More than eight decades after it was installed, a memorial to the three 19th-century sibling novelists in London’s Westminster Abbey was amended Thursday to restore the diaereses – the two dots over the e in their surname.

The dots — which indicate that the name is pronounced “brontay” rather than “bront” — were omitted when the stone tablet commemorating Charlotte, Emily and Anne was erected in the abbey’s Poets’ Corner in October 1939, just after the outbreak of World War II.

They were restored after Brontë historian Sharon Wright, editor of the Brontë Society Gazette, raised the issue with Dean of Westminster David Hoyle. The abbey asked its stonemason to tap in the dots and its conservator to paint them.

“There’s no paper record for anyone complaining about this or mentioning this, so I just wanted to put it right, really,” Wright said. “These three Yorkshire women deserve their place here, but they also deserve to have their name spelled correctly.”

It’s believed the writers’ Irish father Patrick changed the spelling of his surname from Brunty or Prunty when he went to university in England.

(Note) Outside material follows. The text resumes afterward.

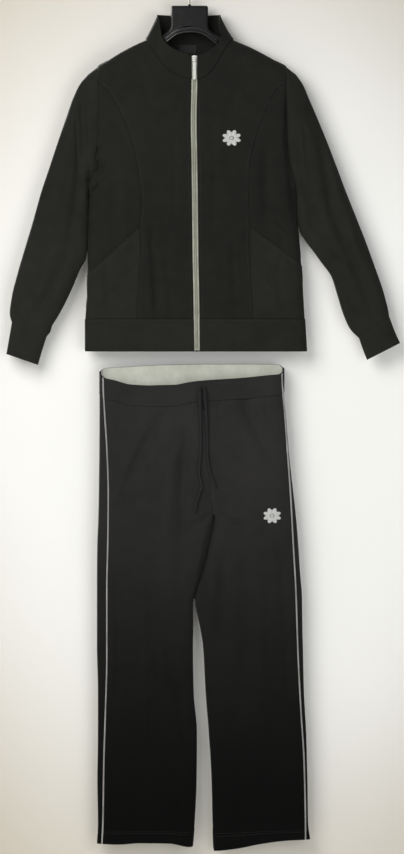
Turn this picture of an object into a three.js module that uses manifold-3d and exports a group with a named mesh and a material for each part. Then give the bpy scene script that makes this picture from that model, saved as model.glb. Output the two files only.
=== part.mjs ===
import * as THREE from 'three';
import * as BufferGeometryUtils from 'three/addons/utils/BufferGeometryUtils.js';
import Module from 'manifold-3d';

// A knitted tracksuit as it hangs: the zipped jacket on a hanger, the trousers flat below it.
// Millimetres. +X is the viewer's right, -Y the front, +Z up. The origin is where the hook hangs.

// Driving sizes
const CLOTH = 1.5;
const DOUBLE_CLOTH = 2.4;
const SEAM_GAP = 0.3;
const FACE_GAP = 0.15;
const ROUNDNESS = 2.4;
const BODY_ROLL = 62;
const SHOULDER_ROLL = 46;
const ARMHOLE_ROLL = 70;
const ARMHOLE_DEPTH = 21;
const ZIP_HALF = 6.3;
const HEM_SEAM = -733;
const HEM_END = -801;
const HEM_STEP = 1.2;
const POCKET_TUCK = 12;
const POCKET_STEP = 2.3;
const LEG_ROLL = 34;
const WAISTBAND_HEIGHT = 44;
const PIPING_WIDTH = 3;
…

Raised on the wild Yorkshire moors, all three sisters died before they were 40, leaving enduring novels including Charlotte’s “Jane Eyre,” Emily’s “Wuthering Heights” and Anne’s “The Tenant of Wildfell Hall.”

Rebecca Yorke, director of the Brontë Society, welcomed the restoration.

“As the Brontës and their work are loved and respected all over the world, it’s entirely appropriate that their name is spelled correctly on their memorial,” she said.